AFRICA’S RHINOS are hornier than Assam’s. It certainly isn’t the reason why the Dark Continent Cameroons the Northeast Indian state every tea-loving nation sips.
‘Camerooned’ is not the African equivalent of Bangalored. I am not sure if such a word exists, but it could very well mean possessing phonetic clones of places in Assam.
A few weblog-weeks back, a former colleague helped me locate Gwati in Cameroon. That place is the ‘sound-alike’ of Assam’s capital city Guwahati. A dyke in northeastern Assam has now taken me to a namesake – a place called Matmora in the Taounate region of Morocco.
Matmora, a fragile dyke in the flood-prone Dhemaji district in northeastern Assam, is often cited as the epitome of corruption. No amount of money has made this dyke strong enough to withstand river Brahmaputra’s fluid fury. The last package for flood management in Assam included Rs 99 crore for repairing this dyke.
[A section of Matmora, constructed with the geo-tube technology, was washed away on July 1. Malaysian firm Sueskira, entrusted with the project worth Rs 140 crore, has been blamed for slow progress, completing a tad over half of the 5 km long embankment.]
Morocco’s Matmora, on the other hand is a laidback place sited 49 km from the nearest Ouezzane Airport in adjoining Algeria. Laidback, because the websites don’t say much about the place besides outlining its geographical coordinates – 34°43’48” North and 5°6’0″ West.
Matmora has another African connection. The word means an underground storage pit for sorghum in Sudan.
Then there’s MatMorA, a strategic research project (2007-2011) funded partly by Research Council of Norway’s Climit Programme and partly by Norsk Hydro, the Oslo-headquartered Norwegian aluminium and renewable energy company that merged with rival Statoil to form StatoilHydro in October 2007.
Matmora also led me to Metamora in US, a native Indian name meaning “among the hills”. An Indian hero, son of Massosoit and the subject of a popular play in the 1840s, carried that name, as did a station on the Detroit & Bay City Railroad in 1885. This station in Michigan is south of the city of Lapeer.
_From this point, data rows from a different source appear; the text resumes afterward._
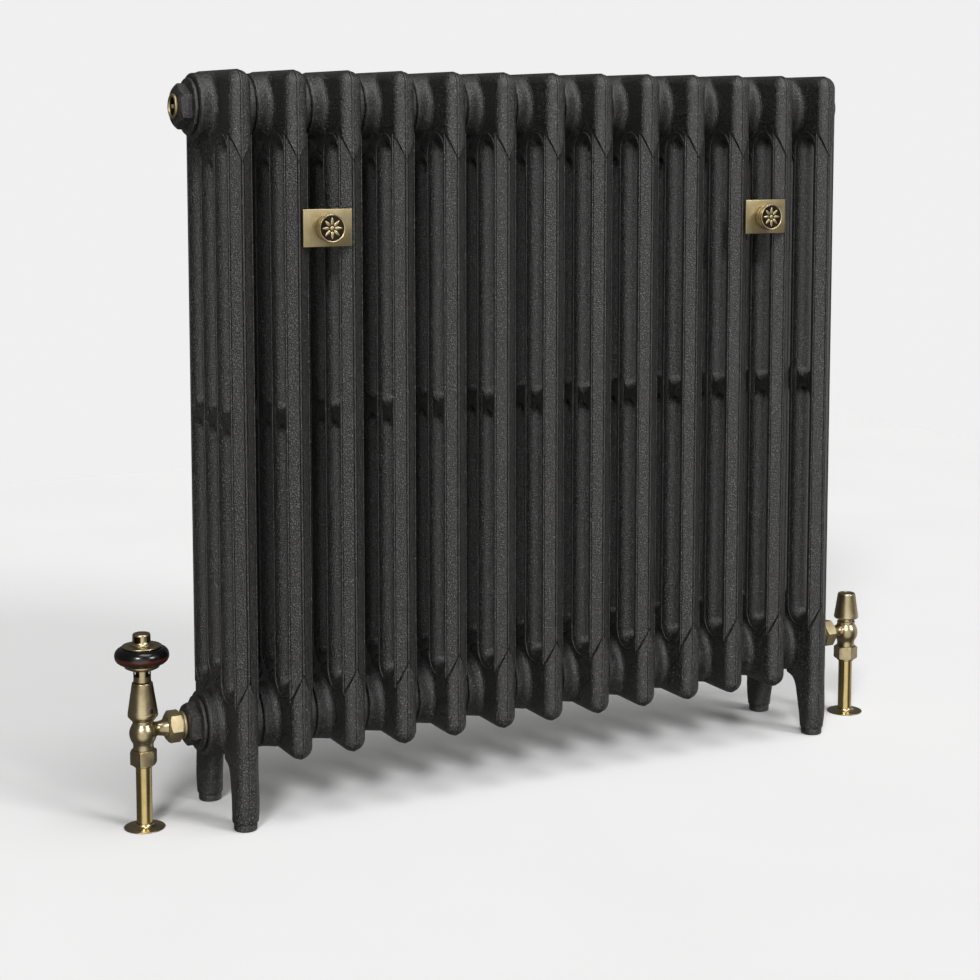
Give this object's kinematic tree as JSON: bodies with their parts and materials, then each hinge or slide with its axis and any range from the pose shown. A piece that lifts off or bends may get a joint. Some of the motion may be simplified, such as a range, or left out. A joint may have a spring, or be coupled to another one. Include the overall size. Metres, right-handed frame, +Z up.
{
  "type": "cast iron radiator",
  "caption": "Column radiator of slim slotted cast iron sections on end feet, with a wooden-ringed thermostatic valve, a lockshield valve, an air vent and wall stays.",
  "frame": {"origin": "middle of the object's footprint, on the floor", "axes": "+X along the radiator from the thermostatic valve to the lockshield valve, +Y from the front to the wall behind, +Z up"},
  "size_m": [0.9266, 0.1868, 0.76],
  "materials": {
    "graphite_paint": "satin graphite paint over cast iron",
    "plain_iron": "bare malleable iron",
    "antique_brass": "satin antique brass",
    "pipe_brass": "satin brass",
    "dark_wood": "gloss varnish",
    "steel": "brushed",
    "capsule_plastic": "moulded"
  },
  "bodies": {
    "radiator": {"section_01_leg": "graphite_paint", "section_02": "graphite_paint", "section_03": "graphite_paint", "section_04": "graphite_paint", "section_05": "graphite_paint", "section_06": "graphite_paint", "section_07": "graphite_paint", "section_08": "graphite_paint", "section_09": "graphite_paint", "section_10": "graphite_paint", "section_11": "graphite_paint", "section_12": "graphite_paint", "section_13_leg": "graphite_paint", "vent_plug": "graphite_paint", "blank_plug": "graphite_paint", "bush_left": "graphite_paint", "bush_right": "graphite_paint", "nipple_top_01": "plain_iron", "nipple_top_02": "plain_iron", "nipple_top_03": "plain_iron", "nipple_top_04": "plain_iron", "nipple_top_05": "plain_iron", "nipple_top_06": "plain_iron", "nipple_top_07": "plain_iron", "nipple_top_08": "plain_iron", "nipple_top_09": "plain_iron", "nipple_top_10": "plain_iron", "nipple_top_11": "plain_iron", "nipple_top_12": "plain_iron", "vent_body": "antique_brass", "trv_body": "antique_brass", "trv_union_tail": "antique_brass", "trv_union_nut": "antique_brass", "trv_compression_nut": "antique_brass", "trv_pipe": "pipe_brass", "trv_floor_plate": "antique_brass", "lockshield_body": "antique_brass", "lockshield_union_tail": "antique_brass", "lockshield_union_nut": "antique_brass", "lockshield_compression_nut": "antique_brass", "lockshield_pipe": "pipe_brass", "lockshield_floor_plate": "antique_brass", "trv_bonnet": "antique_brass", "trv_neck": "antique_brass", "stay_plate_left": "antique_brass", "stay_rod_left": "steel", "wall_plate_left": "antique_brass", "stay_plate_right": "antique_brass", "stay_rod_right": "steel", "wall_plate_right": "antique_brass"},
    "trv_head": {"trv_wood_ring": "dark_wood", "trv_head_cup": "antique_brass", "trv_finial": "antique_brass"},
    "trv_actuator": {"trv_wax_capsule": "capsule_plastic", "trv_pin": "steel"},
    "lockshield_cap": {"lockshield_cap": "antique_brass"},
    "lockshield_spindle": {"lockshield_spindle": "antique_brass"},
    "bleed_screw": {"vent_screw": "antique_brass"},
    "stay_knob_left": {"stay_knob_left": "antique_brass"},
    "stay_knob_right": {"stay_knob_right": "antique_brass"}
  },
  "joints": [
    {"name": "trv_head_turn", "type": "hinge", "parent": "radiator", "child": "trv_head", "pos_m": [-0.43585, -0.01065, 0.1775], "axis": [0, 0, 1], "range_deg": [-150, 150]},
    {"name": "trv_pin_slide", "type": "slide", "parent": "radiator", "child": "trv_actuator", "axis": [0, 0, 1], "range_m": [-0.00135, 0.00135]},
    {"name": "lockshield_cap_lift", "type": "slide", "parent": "radiator", "child": "lockshield_cap", "axis": [0, 0, 1], "range_m": [0, 0.04]},
    {"name": "lockshield_spindle_turn", "type": "hinge", "parent": "radiator", "child": "lockshield_spindle", "pos_m": [0.44175, -0.01065, 0.1], "axis": [0, 0, 1], "range_deg": [0, 720]},
    {"name": "bleed_screw_turn", "type": "hinge", "parent": "radiator", "child": "bleed_screw", "pos_m": [-0.39565, -0.01065, 0.724], "axis": [-1, 0, 0], "range_deg": [0, 360]},
    {"name": "stay_knob_left_turn", "type": "hinge", "parent": "radiator", "child": "stay_knob_left", "pos_m": [-0.25985, -0.08735, 0.6045], "axis": [0, -1, 0], "range_deg": [0, 360]},
    {"name": "stay_knob_right_turn", "type": "hinge", "parent": "radiator", "child": "stay_knob_right", "pos_m": [0.26575, -0.08735, 0.6045], "axis": [0, -1, 0], "range_deg": [0, 360]}
  ],
  "couplings": [
    {"joint": "trv_pin_slide", "follows": "trv_head_turn", "m_per_rad": 0.0005}
  ]
}
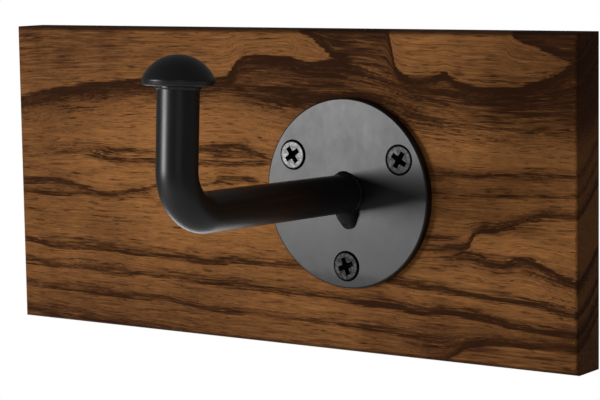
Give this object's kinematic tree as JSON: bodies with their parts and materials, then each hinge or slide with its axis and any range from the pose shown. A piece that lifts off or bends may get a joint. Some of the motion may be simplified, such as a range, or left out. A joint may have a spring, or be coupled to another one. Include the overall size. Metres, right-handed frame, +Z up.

There’s a Metamora village in Woodford County, Illinois, too. Measuring 1.4 sq miles, this village is a growing suburb of Peoria under Illinois Metropolitan Statistical Area. A third Metamora, a canal town, is in Indiana.
The websites claim Indiana’s is the most alluring of all Metamoras in the US. For, this Metamora transports you to life in the early 19th century America with horse-drawn canal boats that fueled the Southeastern Indiana economy until their displacement by the railroad. The town apparently is straight out of a Western.
Apparently, because seeing is believing. For that, might have to make some money from our Matmora to fly to their Metamora.